**Provided material**
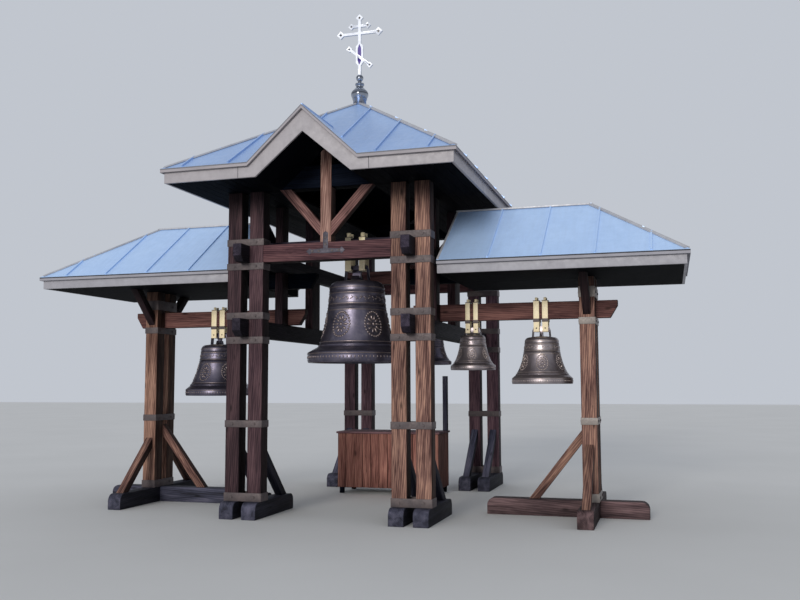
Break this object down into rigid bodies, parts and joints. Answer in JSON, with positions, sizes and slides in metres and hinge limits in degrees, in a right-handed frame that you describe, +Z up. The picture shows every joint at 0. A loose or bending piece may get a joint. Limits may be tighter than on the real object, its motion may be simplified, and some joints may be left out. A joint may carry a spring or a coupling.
{
  "type": "wooden bell tower",
  "caption": "Open timber belfry on four paired-post pillars: hipped metal roof with gablets, onion finial and cross, two low side wings, hung bells and a plank stand.",
  "frame": {"origin": "on the ground, in the middle of the plan", "axes": "+X along the wings to the right, +Y from the front to the rear, +Z up"},
  "size_m": [8.358, 5.938, 6.646],
  "materials": {
    "beam_timber": "darker red-brown stained beams, matt",
    "bell_bronze": "dark patinated cast bronze, semi-gloss",
    "clapper_iron": "dark forged iron, matt",
    "dark_boards": "dark stained boards, matt",
    "fascia_paint": "beige-grey painted boards, matt",
    "gilt_straps": "pale gold painted steel straps, semi-gloss",
    "polished_metal": "bright polished metal",
    "roof_metal": "pale grey-blue coated sheet with standing seams, satin",
    "stained_timber": "reddish brown stained squared timber, matt, with strong grain",
    "stand_boards": "orange-brown stained planks, satin",
    "strap_iron": "dark grey painted strap iron, matt",
    "white_enamel": "white and silver with a violet-blue inlay, glossy"
  },
  "bodies": {
    "root": {"bell_clappers": "clapper_iron", "big_bell": "bell_bronze", "big_bell_beam": "beam_timber", "big_bell_hangers": "gilt_straps", "cross": "white_enamel", "front_and_rear_fascias": "fascia_paint", "front_and_rear_plates": "beam_timber", "front_left_pillar": "stained_timber", "front_pillar_straps": "strap_iron", "front_right_pillar": "stained_timber", "gablet_ceilings": "dark_boards", "gablet_ridge_beams": "beam_timber", "king_posts": "stained_timber", "left_bell": "bell_bronze", "left_wing_fascia": "fascia_paint", "left_wing_roof_metal": "roof_metal", "lower_side_beams": "beam_timber", "medium_right_bell": "bell_bronze", "onion_finial": "polished_metal", "raking_struts": "stained_timber", "rear_bell": "bell_bronze", "rear_bell_beam": "beam_timber", "rear_bell_hangers": "gilt_straps", "rear_left_pillar": "stained_timber", "rear_pillar_straps": "strap_iron", "rear_right_pillar": "stained_timber", "right_wing_fascia": "fascia_paint", "right_wing_roof_metal": "roof_metal", "rope_mast": "dark_boards", "side_fascias": "fascia_paint", "side_frame_studs": "stained_timber", "side_plates": "beam_timber", "small_right_bell": "bell_bronze", "stand_frame": "dark_boards", "stand_planks": "stand_boards", "stand_top": "dark_boards", "tee_straps": "strap_iron", "tie_beams": "beam_timber", "tower_foot_braces": "stained_timber", "tower_rafters": "beam_timber", "tower_roof_deck": "dark_boards", "tower_roof_metal": "roof_metal", "tower_soffit": "dark_boards", "tower_sole_beams": "stained_timber", "upper_side_beams": "beam_timber", "wing_bell_beams": "beam_timber", "wing_bell_hangers": "gilt_straps", "wing_foot_braces": "stained_timber", "wing_gable_boards": "fascia_paint", "wing_knee_braces": "stained_timber", "wing_post_straps": "strap_iron", "wing_posts": "stained_timber", "wing_roof_beams": "beam_timber", "wing_roof_decks": "dark_boards", "wing_soffits": "dark_boards", "wing_sole_beams": "stained_timber"}
  },
  "joints": []
}
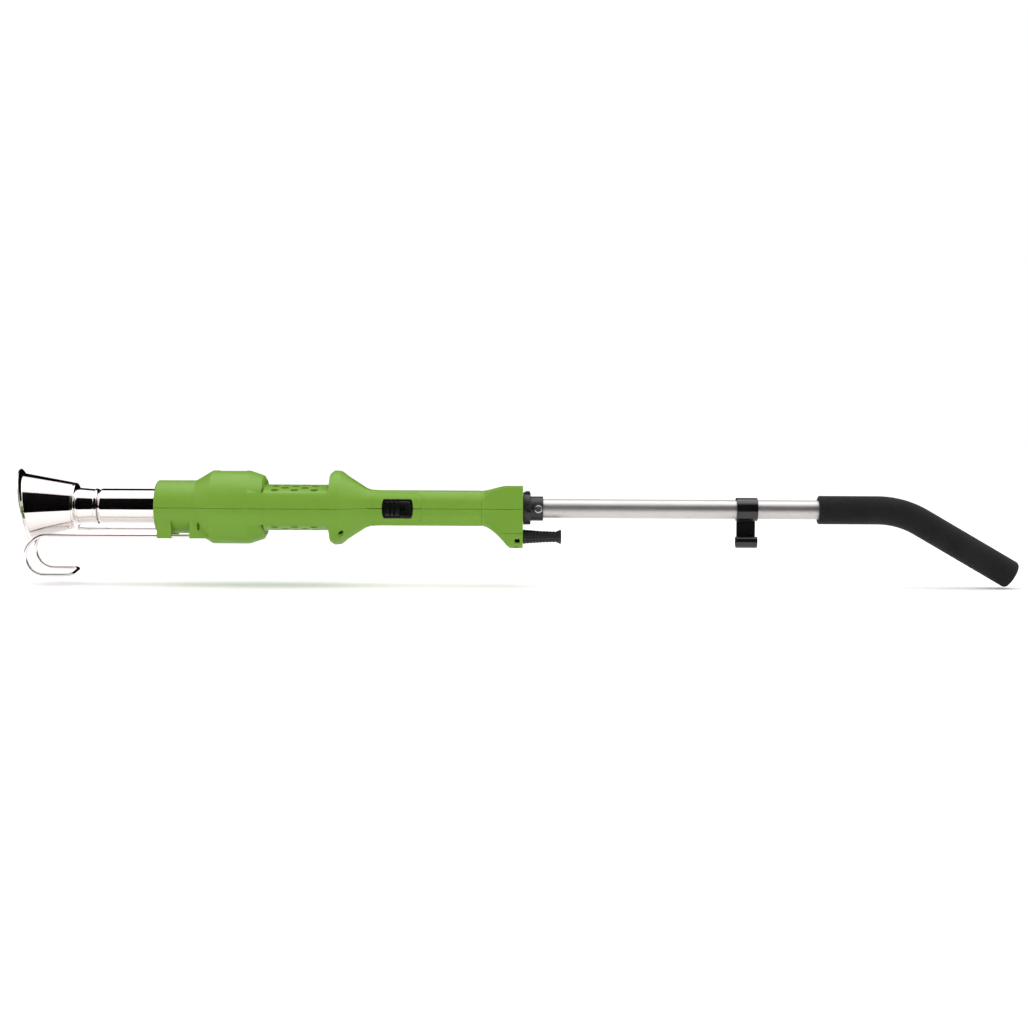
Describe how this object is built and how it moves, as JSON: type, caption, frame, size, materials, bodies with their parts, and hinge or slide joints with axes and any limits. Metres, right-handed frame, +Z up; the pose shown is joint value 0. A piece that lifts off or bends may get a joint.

**Description of the task**
Pick out all lines from the data above in which the word "JSON" appears.

**Complete output**
Break this object down into rigid bodies, parts and joints. Answer in JSON, with positions, sizes and slides in metres and hinge limits in degrees, in a right-handed frame that you describe, +Z up. The picture shows every joint at 0. A loose or bending piece may get a joint. Limits may be tighter than on the real object, its motion may be simplified, and some joints may be left out. A joint may carry a spring or a coupling.
Describe how this object is built and how it moves, as JSON: type, caption, frame, size, materials, bodies with their parts, and hinge or slide joints with axes and any limits. Metres, right-handed frame, +Z up; the pose shown is joint value 0. A piece that lifts off or bends may get a joint.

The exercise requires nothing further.